→ **SHORT PROBLEM**
Repeat the lines below exactly as written, please, from the line with "make_gear_train(finishes, intermediate, pointer)" to the line with "for body, members", both lines included, and no others.

→ **MATERIAL PROVIDED**
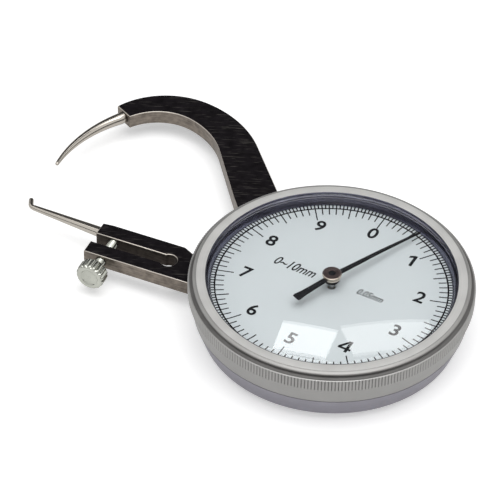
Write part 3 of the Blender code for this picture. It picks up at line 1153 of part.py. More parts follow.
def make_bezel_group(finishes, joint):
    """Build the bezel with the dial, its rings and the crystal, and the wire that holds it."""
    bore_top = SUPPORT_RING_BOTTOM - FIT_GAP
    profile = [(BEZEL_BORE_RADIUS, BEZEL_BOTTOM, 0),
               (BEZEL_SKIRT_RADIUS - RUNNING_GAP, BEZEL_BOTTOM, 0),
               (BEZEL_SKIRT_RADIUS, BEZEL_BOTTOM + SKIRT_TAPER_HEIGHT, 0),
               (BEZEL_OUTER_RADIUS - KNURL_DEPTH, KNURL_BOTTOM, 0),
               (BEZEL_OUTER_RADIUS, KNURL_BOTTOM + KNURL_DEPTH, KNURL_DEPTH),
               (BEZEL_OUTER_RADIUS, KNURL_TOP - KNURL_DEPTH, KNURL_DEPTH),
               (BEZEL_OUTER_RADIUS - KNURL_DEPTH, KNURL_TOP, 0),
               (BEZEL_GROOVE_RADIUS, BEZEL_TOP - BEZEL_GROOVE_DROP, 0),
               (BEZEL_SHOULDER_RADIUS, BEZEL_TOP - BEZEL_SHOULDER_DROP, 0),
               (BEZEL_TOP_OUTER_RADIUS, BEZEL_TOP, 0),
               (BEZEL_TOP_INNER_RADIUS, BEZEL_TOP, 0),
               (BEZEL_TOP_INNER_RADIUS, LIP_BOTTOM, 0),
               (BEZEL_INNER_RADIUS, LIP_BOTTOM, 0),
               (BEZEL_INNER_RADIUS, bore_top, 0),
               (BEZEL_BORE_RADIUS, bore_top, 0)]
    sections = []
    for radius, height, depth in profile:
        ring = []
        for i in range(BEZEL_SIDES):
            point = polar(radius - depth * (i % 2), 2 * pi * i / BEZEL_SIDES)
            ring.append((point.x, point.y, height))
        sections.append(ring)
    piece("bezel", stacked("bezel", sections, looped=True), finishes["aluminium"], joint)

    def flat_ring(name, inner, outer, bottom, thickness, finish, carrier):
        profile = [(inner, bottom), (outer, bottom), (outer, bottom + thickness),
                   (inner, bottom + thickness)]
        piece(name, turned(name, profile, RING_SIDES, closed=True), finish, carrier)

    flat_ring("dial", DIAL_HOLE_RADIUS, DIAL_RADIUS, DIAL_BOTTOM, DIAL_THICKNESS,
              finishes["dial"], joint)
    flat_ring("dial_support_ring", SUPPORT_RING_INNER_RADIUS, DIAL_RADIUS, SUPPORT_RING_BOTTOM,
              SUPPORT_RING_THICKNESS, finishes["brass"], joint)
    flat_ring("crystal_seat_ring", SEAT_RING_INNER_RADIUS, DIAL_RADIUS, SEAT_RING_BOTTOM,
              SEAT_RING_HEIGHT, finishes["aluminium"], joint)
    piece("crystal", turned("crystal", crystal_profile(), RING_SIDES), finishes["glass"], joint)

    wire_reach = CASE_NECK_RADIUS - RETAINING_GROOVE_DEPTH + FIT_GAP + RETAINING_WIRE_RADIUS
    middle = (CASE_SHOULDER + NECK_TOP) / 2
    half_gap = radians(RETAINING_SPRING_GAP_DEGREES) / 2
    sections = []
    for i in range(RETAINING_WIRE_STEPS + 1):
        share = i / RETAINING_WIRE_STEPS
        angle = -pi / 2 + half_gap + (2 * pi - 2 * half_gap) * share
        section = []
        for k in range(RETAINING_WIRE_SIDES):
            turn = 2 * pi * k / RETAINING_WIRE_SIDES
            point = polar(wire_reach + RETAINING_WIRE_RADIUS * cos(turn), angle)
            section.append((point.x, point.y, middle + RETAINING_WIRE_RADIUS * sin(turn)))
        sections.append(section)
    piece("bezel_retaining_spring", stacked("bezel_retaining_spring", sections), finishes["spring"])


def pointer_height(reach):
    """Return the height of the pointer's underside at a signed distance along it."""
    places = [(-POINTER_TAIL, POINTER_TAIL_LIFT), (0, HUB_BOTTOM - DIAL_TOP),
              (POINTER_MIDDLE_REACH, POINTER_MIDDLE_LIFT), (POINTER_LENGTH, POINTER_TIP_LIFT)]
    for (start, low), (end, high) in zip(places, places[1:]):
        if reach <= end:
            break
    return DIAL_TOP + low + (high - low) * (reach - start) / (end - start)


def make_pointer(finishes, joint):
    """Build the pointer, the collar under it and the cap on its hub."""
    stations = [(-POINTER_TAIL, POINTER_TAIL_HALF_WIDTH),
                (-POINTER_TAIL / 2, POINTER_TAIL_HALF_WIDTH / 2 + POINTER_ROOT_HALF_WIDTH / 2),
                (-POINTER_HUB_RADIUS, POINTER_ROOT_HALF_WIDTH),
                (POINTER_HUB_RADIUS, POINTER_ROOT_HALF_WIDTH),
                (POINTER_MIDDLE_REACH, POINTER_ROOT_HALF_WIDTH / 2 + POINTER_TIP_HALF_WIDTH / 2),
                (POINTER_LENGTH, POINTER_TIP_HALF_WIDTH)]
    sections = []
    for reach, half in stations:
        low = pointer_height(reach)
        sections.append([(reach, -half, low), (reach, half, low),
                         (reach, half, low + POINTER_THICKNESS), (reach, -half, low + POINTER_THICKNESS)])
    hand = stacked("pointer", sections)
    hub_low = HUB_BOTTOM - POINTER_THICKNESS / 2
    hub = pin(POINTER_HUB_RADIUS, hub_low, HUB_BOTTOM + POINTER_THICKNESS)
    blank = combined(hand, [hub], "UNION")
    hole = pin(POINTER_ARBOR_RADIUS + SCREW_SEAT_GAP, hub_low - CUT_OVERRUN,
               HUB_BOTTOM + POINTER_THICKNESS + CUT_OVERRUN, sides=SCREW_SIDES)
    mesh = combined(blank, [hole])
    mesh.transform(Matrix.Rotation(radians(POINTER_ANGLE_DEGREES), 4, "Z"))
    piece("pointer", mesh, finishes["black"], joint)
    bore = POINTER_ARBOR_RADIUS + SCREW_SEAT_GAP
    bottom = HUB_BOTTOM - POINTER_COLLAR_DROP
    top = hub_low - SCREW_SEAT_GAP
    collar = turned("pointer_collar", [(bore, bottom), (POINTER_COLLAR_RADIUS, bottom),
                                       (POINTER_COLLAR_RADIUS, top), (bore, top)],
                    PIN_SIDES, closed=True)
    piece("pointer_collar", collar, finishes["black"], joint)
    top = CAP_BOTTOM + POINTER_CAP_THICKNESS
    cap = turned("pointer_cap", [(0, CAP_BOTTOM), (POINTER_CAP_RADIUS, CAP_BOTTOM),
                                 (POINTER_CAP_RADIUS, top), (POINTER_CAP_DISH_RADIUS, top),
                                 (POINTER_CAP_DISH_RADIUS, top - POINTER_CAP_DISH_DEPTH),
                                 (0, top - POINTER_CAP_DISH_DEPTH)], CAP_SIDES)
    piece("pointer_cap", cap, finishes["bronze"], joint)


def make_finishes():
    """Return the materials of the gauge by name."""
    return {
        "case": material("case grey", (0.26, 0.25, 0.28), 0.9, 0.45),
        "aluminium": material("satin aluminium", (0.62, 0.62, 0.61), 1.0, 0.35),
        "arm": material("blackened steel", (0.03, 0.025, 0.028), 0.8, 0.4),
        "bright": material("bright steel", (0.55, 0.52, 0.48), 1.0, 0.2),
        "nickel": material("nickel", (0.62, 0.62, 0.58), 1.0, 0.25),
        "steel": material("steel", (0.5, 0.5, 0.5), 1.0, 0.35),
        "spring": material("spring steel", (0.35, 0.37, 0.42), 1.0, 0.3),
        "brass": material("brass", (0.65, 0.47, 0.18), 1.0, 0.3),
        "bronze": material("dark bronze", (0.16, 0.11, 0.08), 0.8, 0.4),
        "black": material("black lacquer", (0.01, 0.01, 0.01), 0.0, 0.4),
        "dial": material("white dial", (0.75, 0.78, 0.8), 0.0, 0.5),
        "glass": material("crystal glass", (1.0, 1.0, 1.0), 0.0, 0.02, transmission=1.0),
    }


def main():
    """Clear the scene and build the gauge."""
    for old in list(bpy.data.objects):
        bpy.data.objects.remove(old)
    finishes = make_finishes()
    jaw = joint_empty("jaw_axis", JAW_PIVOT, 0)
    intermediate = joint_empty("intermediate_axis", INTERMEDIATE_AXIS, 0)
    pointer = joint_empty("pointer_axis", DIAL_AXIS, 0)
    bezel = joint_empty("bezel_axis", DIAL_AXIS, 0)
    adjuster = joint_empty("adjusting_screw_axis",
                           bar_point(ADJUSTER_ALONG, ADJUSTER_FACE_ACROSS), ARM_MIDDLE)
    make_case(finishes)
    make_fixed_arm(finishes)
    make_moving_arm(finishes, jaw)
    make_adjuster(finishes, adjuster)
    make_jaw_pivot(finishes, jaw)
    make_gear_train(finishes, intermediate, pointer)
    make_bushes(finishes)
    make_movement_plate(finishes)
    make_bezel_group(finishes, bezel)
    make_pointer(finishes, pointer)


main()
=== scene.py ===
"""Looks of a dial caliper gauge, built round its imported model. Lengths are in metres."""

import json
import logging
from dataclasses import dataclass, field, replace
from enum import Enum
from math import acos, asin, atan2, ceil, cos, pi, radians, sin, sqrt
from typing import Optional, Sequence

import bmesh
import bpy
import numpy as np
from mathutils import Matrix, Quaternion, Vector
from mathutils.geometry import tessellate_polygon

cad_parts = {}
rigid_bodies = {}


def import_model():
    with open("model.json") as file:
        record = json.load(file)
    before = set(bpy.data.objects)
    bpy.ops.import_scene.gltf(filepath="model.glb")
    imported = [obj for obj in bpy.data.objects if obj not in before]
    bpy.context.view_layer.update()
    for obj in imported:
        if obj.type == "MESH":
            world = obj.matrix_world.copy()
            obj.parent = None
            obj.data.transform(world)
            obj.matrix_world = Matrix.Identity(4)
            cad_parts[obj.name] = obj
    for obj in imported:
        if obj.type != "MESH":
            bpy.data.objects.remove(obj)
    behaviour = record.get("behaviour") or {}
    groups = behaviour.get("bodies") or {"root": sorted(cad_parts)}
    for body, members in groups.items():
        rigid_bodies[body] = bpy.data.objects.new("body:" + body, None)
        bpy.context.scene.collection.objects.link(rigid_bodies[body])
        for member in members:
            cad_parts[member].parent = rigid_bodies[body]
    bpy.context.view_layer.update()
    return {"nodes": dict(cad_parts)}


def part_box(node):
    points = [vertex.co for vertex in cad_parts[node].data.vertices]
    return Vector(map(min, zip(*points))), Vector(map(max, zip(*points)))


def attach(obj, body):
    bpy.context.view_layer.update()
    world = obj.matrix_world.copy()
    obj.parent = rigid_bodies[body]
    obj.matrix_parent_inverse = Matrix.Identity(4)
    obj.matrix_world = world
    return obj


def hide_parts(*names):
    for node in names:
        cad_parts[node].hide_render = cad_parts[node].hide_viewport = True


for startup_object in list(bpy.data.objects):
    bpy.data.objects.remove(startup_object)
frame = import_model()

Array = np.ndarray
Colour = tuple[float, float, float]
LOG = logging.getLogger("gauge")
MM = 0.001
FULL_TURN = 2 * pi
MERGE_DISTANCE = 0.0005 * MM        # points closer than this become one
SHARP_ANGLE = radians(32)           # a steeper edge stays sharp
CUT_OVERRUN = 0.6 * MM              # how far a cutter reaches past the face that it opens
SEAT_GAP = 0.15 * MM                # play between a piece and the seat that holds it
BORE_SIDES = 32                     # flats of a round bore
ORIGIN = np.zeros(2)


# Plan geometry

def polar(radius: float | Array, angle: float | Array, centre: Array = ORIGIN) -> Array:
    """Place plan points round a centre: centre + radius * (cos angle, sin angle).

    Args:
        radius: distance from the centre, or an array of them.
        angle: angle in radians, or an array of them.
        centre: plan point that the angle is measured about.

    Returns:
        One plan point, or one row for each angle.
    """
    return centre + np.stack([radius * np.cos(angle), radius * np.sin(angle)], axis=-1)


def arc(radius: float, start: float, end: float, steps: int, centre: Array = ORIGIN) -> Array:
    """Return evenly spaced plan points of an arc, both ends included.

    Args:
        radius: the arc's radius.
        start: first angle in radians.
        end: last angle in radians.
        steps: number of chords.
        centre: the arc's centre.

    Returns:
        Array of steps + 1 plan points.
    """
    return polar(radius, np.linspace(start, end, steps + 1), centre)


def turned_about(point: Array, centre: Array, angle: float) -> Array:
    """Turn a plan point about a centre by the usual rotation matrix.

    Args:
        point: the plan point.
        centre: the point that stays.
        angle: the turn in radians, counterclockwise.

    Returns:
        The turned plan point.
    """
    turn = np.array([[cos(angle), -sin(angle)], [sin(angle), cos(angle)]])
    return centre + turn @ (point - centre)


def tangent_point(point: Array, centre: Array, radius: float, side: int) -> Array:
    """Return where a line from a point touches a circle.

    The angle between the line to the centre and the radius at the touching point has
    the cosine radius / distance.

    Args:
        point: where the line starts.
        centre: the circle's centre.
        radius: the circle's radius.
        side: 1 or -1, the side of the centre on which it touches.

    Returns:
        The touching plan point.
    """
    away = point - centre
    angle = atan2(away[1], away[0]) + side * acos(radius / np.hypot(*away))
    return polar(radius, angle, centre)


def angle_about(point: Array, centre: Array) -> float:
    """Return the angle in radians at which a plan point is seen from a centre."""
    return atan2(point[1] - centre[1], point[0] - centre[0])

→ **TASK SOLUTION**
    make_gear_train(finishes, intermediate, pointer)
    make_bushes(finishes)
    make_movement_plate(finishes)
    make_bezel_group(finishes, bezel)
    make_pointer(finishes, pointer)


main()
=== scene.py ===
"""Looks of a dial caliper gauge, built round its imported model. Lengths are in metres."""

import json
import logging
from dataclasses import dataclass, field, replace
from enum import Enum
from math import acos, asin, atan2, ceil, cos, pi, radians, sin, sqrt
from typing import Optional, Sequence

import bmesh
import bpy
import numpy as np
from mathutils import Matrix, Quaternion, Vector
from mathutils.geometry import tessellate_polygon

cad_parts = {}
rigid_bodies = {}


def import_model():
    with open("model.json") as file:
        record = json.load(file)
    before = set(bpy.data.objects)
    bpy.ops.import_scene.gltf(filepath="model.glb")
    imported = [obj for obj in bpy.data.objects if obj not in before]
    bpy.context.view_layer.update()
    for obj in imported:
        if obj.type == "MESH":
            world = obj.matrix_world.copy()
            obj.parent = None
            obj.data.transform(world)
            obj.matrix_world = Matrix.Identity(4)
            cad_parts[obj.name] = obj
    for obj in imported:
        if obj.type != "MESH":
            bpy.data.objects.remove(obj)
    behaviour = record.get("behaviour") or {}
    groups = behaviour.get("bodies") or {"root": sorted(cad_parts)}
    for body, members in groups.items():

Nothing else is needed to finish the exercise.